Кругом была кровь, ужас и отчаяние. С большим трудом вытащили мы обломки повозок и тела лошадей из‑под наших площадок и поехали к повороту, откуда мы могли обстреливать неприятельскую батарею. Мы нагнали опять какую‑то Корниловскую часть.
— Куда прешь? — закричал корниловский офицер, размахивая револьвером перед носом нашего командира.
— Я покажу тебе, как драпать… Остановиться сейчас же, не то застрелю.
Поручик Л. побледнел от гнева и негодования. Я не слышал, что произошло дальше; слышал только его первые слова:
— Вы не смеете так обращаться к офицеру и командиру поезда… — на что корниловец, кажется пьяный, закричал, снабжая свою реплику русскими ругательствами:
— Наплевать мне на вашего командира… Солдаты! Подложить под поезд шпалы и остановить…

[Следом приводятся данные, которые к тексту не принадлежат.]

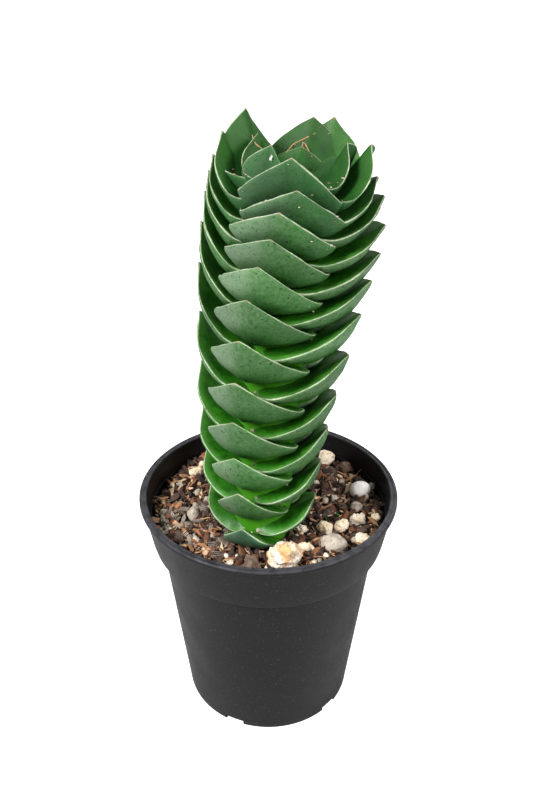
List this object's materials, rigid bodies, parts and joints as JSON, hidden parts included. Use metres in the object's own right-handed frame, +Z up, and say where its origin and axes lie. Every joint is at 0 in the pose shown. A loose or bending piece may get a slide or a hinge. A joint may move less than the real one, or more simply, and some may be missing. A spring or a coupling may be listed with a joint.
{
  "type": "potted column succulent",
  "caption": "Square, leaning column of stacked clasping succulent leaves in a round tapered nursery pot, with gritty soil and loose stones on top.",
  "frame": {"origin": "centre of the pot's foot, on the surface that the pot stands on, below the centre of the whole", "axes": "+Z up, along the pot's axis; -Y towards the side seen in the picture; +X to its right"},
  "size_m": [0.0798, 0.08, 0.1891],
  "materials": {
    "pot_plastic": "charcoal black moulded plastic, satin, with fine grey scuffs",
    "soil": "dark brown grit, bark and tan fibres",
    "leaf": "waxy succulent leaf, pale grey-green mottled outside, glossy bright green inside, cream edge",
    "pale_stone": "cream and white stone, porous",
    "grey_stone": "grey weathered pebble",
    "orange_stone": "cream rock stained orange",
    "brown_stone": "rough grey-brown rock"
  },
  "bodies": {
    "root": {"pot": "pot_plastic", "soil": "soil", "leafy_stem": "leaf", "pebble_white_right": "pale_stone", "pebble_grey_small_right": "grey_stone", "stone_cream_block_right": "pale_stone", "stone_cream_left_of_block": "pale_stone", "stone_cream_middle_right": "pale_stone", "pebble_grey_large_right": "grey_stone", "stone_beige_by_rim": "grey_stone", "rock_orange_front": "orange_stone", "stone_tan_front_right": "orange_stone", "stone_brown_front": "brown_stone", "stone_cream_back_right": "pale_stone", "stone_brown_back_right": "brown_stone", "pebble_cream_back_left": "pale_stone", "stone_grey_left": "grey_stone"}
  },
  "joints": []
}
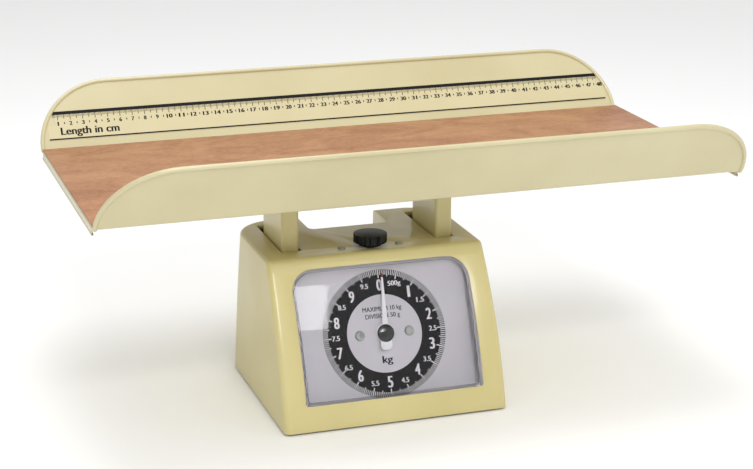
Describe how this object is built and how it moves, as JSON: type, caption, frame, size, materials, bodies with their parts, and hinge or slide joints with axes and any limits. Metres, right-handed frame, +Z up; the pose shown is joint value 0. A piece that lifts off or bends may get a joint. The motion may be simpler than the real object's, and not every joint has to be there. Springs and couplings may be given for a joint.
{
  "type": "spring dial baby scale",
  "caption": "Long flared enamel tray on two posts over a tapered moulded casing with a tilted round dial, a zero knob and a rack and pinion movement.",
  "frame": {"origin": "centre of the whole scale's box in plan, at the underside of the feet", "axes": "+X along the tray to the right of someone reading the dial, +Y away from the reader, +Z up"},
  "size_m": [0.497, 0.2924, 0.2255],
  "materials": {
    "casing": "moulded, semi-gloss",
    "enamel": "stoved enamel, gloss",
    "base_plate": "matt paint",
    "rubber": "matt",
    "steel": "zinc plated",
    "spring": "spring steel",
    "brass": "drawn",
    "clear": "clear moulded",
    "dial_plate": "printed",
    "label": "printed film",
    "mat": "marbled leathercloth",
    "pointer": "painted",
    "black": "satin moulded"
  },
  "bodies": {
    "base": {"casing": "casing", "base_plate": "base_plate", "feet": "rubber", "base_screws": "steel", "casing_screws": "steel", "lens": "clear", "dial_plate": "dial_plate", "dial_screws": "steel", "dial_bracket": "steel", "shaft_bush": "brass", "chassis": "steel", "link_rivets": "brass", "main_spring": "spring"},
    "platform": {"tray": "enamel", "mat": "mat", "length_label": "label", "post_left": "casing", "post_right": "casing", "post_screws": "steel", "tray_screws": "steel", "carrier": "steel"},
    "upper_arm": {"upper_link": "steel", "upper_clips": "spring"},
    "lower_arm": {"lower_link": "steel", "lower_clips": "spring"},
    "rack_bar": {"rack": "brass"},
    "needle": {"pinion_shaft": "brass", "pointer": "pointer", "pointer_hub": "pointer", "pointer_cap": "black"},
    "zero_control": {"zero_screw": "steel", "zero_knob": "black"},
    "spring_nut": {"spring_hanger": "steel"}
  },
  "joints": [
    {"name": "platform_travel", "type": "slide", "parent": "base", "child": "platform", "axis": [0, 0, 1], "range_m": [-0.01748, 0], "stiffness_N_per_m": 5611.2, "springref_m": 0.00325, "deforming": ["main_spring"]},
    {"name": "upper_link_swing", "type": "hinge", "parent": "base", "child": "upper_arm", "pos_m": [-0.0225, -0.041, 0.086], "axis": [1, 0, 0], "range_deg": [-19.2, 0]},
    {"name": "lower_link_swing", "type": "hinge", "parent": "base", "child": "lower_arm", "pos_m": [-0.0225, -0.041, 0.034], "axis": [1, 0, 0], "range_deg": [-19.2, 0]},
    {"name": "rack_slide", "type": "slide", "parent": "base", "child": "rack_bar", "axis": [0, 0.3746, 0.9272], "range_m": [-0.0189, 0]},
    {"name": "pointer_turn", "type": "hinge", "parent": "base", "child": "needle", "pos_m": [-0.0225, -0.0666, 0.0605], "axis": [0, 0.9272, -0.3746], "range_deg": [0, 360.2]},
    {"name": "zero_turn", "type": "hinge", "parent": "base", "child": "zero_control", "pos_m": [-0.0225, -0.0315, 0.12], "axis": [0, 0, 1], "range_deg": [-720, 720], "deforming": ["main_spring"]},
    {"name": "hanger_slide", "type": "slide", "parent": "base", "child": "spring_nut", "axis": [0, 0, 1], "range_m": [-0.00168, 0.00168], "deforming": ["main_spring"]}
  ],
  "couplings": [
    {"joint": "upper_link_swing", "follows": "platform_travel", "rad_per_m": 18.954},
    {"joint": "lower_link_swing", "follows": "platform_travel", "rad_per_m": 18.954},
    {"joint": "rack_slide", "follows": "platform_travel", "ratio": 1.0785},
    {"joint": "pointer_turn", "follows": "platform_travel", "rad_per_m": -359.51},
    {"joint": "hanger_slide", "follows": "zero_turn", "m_per_rad": -0.00012732}
  ]
}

Корниловские солдаты бросились к поезду и подложили под колеса штук шесть шпал. Было ужасно смотреть на эту картину. Это было ярким воплощением той анархии, которая разъела нашу армию. Любой офицер, вооруженный револьвером и имевший команду солдат, смешивал все распоряжения и весь план и, оскорбляя другого, расчищал себе путь к бегству.
Прошло довольно много времени… Доблестные корниловцы были уже далеко, и мы могли вынуть шпалы и пойти дальше. Мы стали на повороте и начали стрелять. С какого‑то судна пустили по большевикам несколько тяжелых снарядов из дальнобойных орудий. Кругом же не было никого из наших частей: все пути были свободны. Мы оставались одни, последние, без связи и без поддержки. В лесу, неподалеку от нас, скапливалась большевистская кавалерия. Мы открыли по ней стрельбу из пулеметов. Было ясно, что великое отступление к морю кончилось.
По путям шла только подрывная команда с двумя полковниками, взрывавшая последние пути. Мы посадили команду на площадку, а полковников взяли в свою кабинку. По путям шла вся в крови и израненная древняя старушка, бормоча что‑то несвязное; мы посадили ее в соседнюю кабинку. Ждать больше было нельзя.